Author(s): Scott Jones, David Hughes, and Orville R. Werner II

Publication: Symposium Paper

Volume: 325


Appears on pages(s): 4.1-4.30

Keywords: mass concrete; temperature control; cracking; mix design, construction

DOI: 10.14359/51710945

Date: 7/25/2018

As a part of the 15 m [49 ft] raise of Hinze Dam, the existing 33 m [108 ft] high mass concrete spillway structure was raised an additional 12.5 m [41 ft] by using conventional mass concrete placed on the top and downstream side of the existing spillway to form a new monolithic structure. Heat generated by the hydration of the cement and fly ash would raise the peak temperature in the body of the new concrete relative to the stable and relatively uniform temperature within the existing concrete, resulting in a potential for tensile strains to develop along the interface that are large enough to cause cracking through the body of the composite dam and potentially compromise the interface bond.

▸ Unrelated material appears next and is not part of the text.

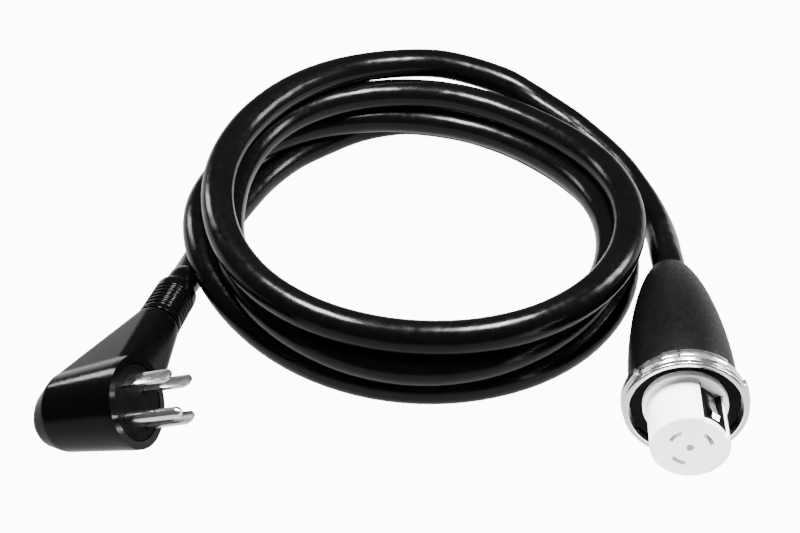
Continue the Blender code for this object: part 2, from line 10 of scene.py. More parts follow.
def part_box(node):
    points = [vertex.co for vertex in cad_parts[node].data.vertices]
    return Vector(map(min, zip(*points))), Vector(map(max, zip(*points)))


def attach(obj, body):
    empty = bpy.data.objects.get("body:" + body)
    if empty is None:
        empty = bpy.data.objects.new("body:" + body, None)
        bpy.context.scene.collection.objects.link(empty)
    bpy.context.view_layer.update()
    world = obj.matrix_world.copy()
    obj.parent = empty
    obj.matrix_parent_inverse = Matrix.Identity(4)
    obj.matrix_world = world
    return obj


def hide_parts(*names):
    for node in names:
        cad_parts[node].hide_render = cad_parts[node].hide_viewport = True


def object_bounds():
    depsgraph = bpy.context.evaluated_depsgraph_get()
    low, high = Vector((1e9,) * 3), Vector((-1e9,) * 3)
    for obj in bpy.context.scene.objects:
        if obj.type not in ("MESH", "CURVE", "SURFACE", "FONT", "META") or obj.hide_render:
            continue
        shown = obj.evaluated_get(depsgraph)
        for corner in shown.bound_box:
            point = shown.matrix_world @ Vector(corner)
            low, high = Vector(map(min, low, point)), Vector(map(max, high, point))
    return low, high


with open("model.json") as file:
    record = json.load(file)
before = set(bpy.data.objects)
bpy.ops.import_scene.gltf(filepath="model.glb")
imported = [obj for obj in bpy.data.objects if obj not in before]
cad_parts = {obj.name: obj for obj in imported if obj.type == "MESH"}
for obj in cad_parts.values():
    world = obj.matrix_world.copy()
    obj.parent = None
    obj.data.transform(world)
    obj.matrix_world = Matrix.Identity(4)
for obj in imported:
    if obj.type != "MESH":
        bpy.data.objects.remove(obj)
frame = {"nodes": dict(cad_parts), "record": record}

Two-dimensional transient coupled thermal-structural finite element (FE) analyses were used to predict thermal deformations and stresses within the body of the spillway in the weeks and months following placement. These analyses formed part of the basis for establishing pre-cooling placement requirements for the mass concrete. The concrete mix was designed to greatly minimize the evolution of heat by using a higher than usual percentage of fly ash. Laboratory measured mechanical and thermal properties of the concrete and local boundary climatic data were input to the analyses. This paper presents the assumptions, methods, and criteria used in the finite element method (FEM) analyses; the results of the mix selection process and laboratory thermal testing program; and the results and conclusions drawn from the analyses. A discussion on the concrete mix design trials recently completed on site is also included.